## Supplied information
## Begin
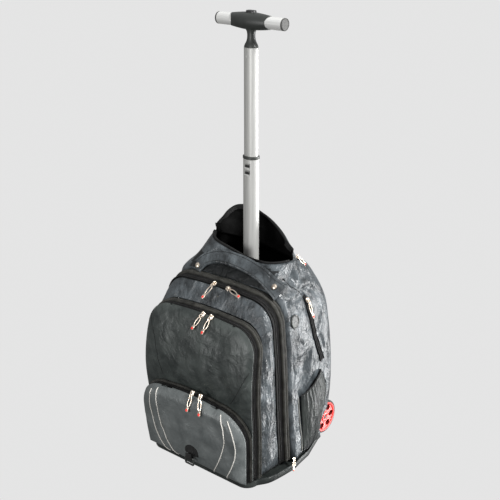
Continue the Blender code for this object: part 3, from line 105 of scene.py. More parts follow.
TAB_X = 0.016
TAB_Z = 0.046
TAB_HALF_WIDTH = 0.00825
TAB_HEIGHT = 0.016
SLOT_DROPS = (0.0155, 0.0310)
HUB_LIP = 0.0010
HOOD_START = 0.4
SPOKE_HOLES = 6
SPOKE_HOLE_PLACE = 0.0235
PAD_FOOT = 0.055
PAD_HEIGHT = 0.355
PAD_HALF_WIDTH = 0.116
PIPING_RADIUS = 0.0012
SIDES = ((1, "left"), (-1, "right"))

BODY = (
    # height, front_width, back_width, front, back, corner
    (0.00, 1.060, 0.920, 0.890, 0.045, 0.20),
    (0.10, 1.045, 0.955, 0.918, 0.020, 0.20),
    (0.28, 1.020, 0.998, 0.950, 0.000, 0.19),
    (0.50, 1.000, 0.985, 0.970, 0.005, 0.19),
    (0.64, 0.990, 0.952, 0.980, 0.018, 0.21),
    (0.76, 0.960, 0.900, 0.988, 0.034, 0.24),
    (0.84, 0.893, 0.815, 0.996, 0.070, 0.27),
    (0.89, 0.825, 0.745, 1.000, 0.105, 0.30),
    (0.945, 0.735, 0.655, 0.925, 0.180, 0.33),
    (1.00, 0.675, 0.590, 0.842, 0.255, 0.35),
)
BASE_FRONT_HALF_WIDTH = 0.160
BASE_FRONT_CORNER = 0.028
BASE_SIDE = (
    # width (share of HALF_WIDTH), depth (share of BODY_DEPTH)
    (1.055, 1.330),
    (1.105, 0.980),
    (1.085, 0.800),
    (1.060, 0.600),
)
SEAMS = (
    # height (share of MIDDLE_TOP), front zip (share of LAYER_DEPTH), side width
    (0.00, 1.750, 0.995),
    (0.13, 1.760, 1.005),
    (0.33, 1.770, 1.005),
    (0.52, 1.800, 1.000),
    (0.69, 1.730, 0.985),
    (0.80, 1.640, 0.965),
    (0.88, 1.580, 0.955),
    (1.00, 1.540, 0.950),
)
LEFT_TUCK = (
    # height (m), share of the left half width
    (0.000, 0.865),
    (0.020, 0.870),
    (0.060, 0.915),
    (0.100, 0.955),
    (0.150, 1.000),
    (0.430, 1.000),
)
FACES = (
    # distance in from the outline, front face, pocket face
    (0.000, 0.0000, 0.000),
    (0.004, 0.0040, 0.006),
    (0.012, 0.0080, 0.013),
    (0.030, 0.0105, 0.018),
    (0.060, 0.0125, 0.021),
    (0.150, 0.0140, 0.023),
)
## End
## What to work on
Your task is to quote all of the data word for word.

## Answer
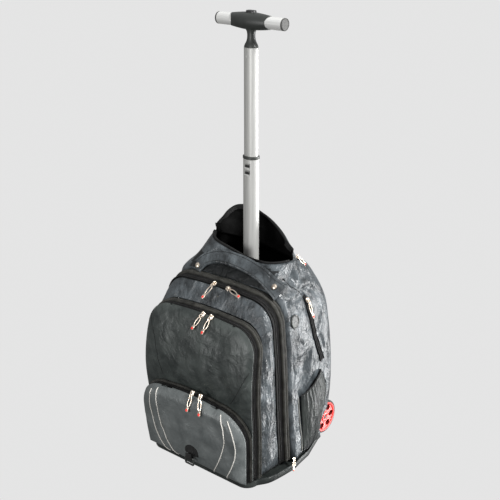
Continue the Blender code for this object: part 3, from line 105 of scene.py. More parts follow.
TAB_X = 0.016
TAB_Z = 0.046
TAB_HALF_WIDTH = 0.00825
TAB_HEIGHT = 0.016
SLOT_DROPS = (0.0155, 0.0310)
HUB_LIP = 0.0010
HOOD_START = 0.4
SPOKE_HOLES = 6
SPOKE_HOLE_PLACE = 0.0235
PAD_FOOT = 0.055
PAD_HEIGHT = 0.355
PAD_HALF_WIDTH = 0.116
PIPING_RADIUS = 0.0012
SIDES = ((1, "left"), (-1, "right"))

BODY = (
    # height, front_width, back_width, front, back, corner
    (0.00, 1.060, 0.920, 0.890, 0.045, 0.20),
    (0.10, 1.045, 0.955, 0.918, 0.020, 0.20),
    (0.28, 1.020, 0.998, 0.950, 0.000, 0.19),
    (0.50, 1.000, 0.985, 0.970, 0.005, 0.19),
    (0.64, 0.990, 0.952, 0.980, 0.018, 0.21),
    (0.76, 0.960, 0.900, 0.988, 0.034, 0.24),
    (0.84, 0.893, 0.815, 0.996, 0.070, 0.27),
    (0.89, 0.825, 0.745, 1.000, 0.105, 0.30),
    (0.945, 0.735, 0.655, 0.925, 0.180, 0.33),
    (1.00, 0.675, 0.590, 0.842, 0.255, 0.35),
)
BASE_FRONT_HALF_WIDTH = 0.160
BASE_FRONT_CORNER = 0.028
BASE_SIDE = (
    # width (share of HALF_WIDTH), depth (share of BODY_DEPTH)
    (1.055, 1.330),
    (1.105, 0.980),
    (1.085, 0.800),
    (1.060, 0.600),
)
SEAMS = (
    # height (share of MIDDLE_TOP), front zip (share of LAYER_DEPTH), side width
    (0.00, 1.750, 0.995),
    (0.13, 1.760, 1.005),
    (0.33, 1.770, 1.005),
    (0.52, 1.800, 1.000),
    (0.69, 1.730, 0.985),
    (0.80, 1.640, 0.965),
    (0.88, 1.580, 0.955),
    (1.00, 1.540, 0.950),
)
LEFT_TUCK = (
    # height (m), share of the left half width
    (0.000, 0.865),
    (0.020, 0.870),
    (0.060, 0.915),
    (0.100, 0.955),
    (0.150, 1.000),
    (0.430, 1.000),
)
FACES = (
    # distance in from the outline, front face, pocket face
    (0.000, 0.0000, 0.000),
    (0.004, 0.0040, 0.006),
    (0.012, 0.0080, 0.013),
    (0.030, 0.0105, 0.018),
    (0.060, 0.0125, 0.021),
    (0.150, 0.0140, 0.023),
)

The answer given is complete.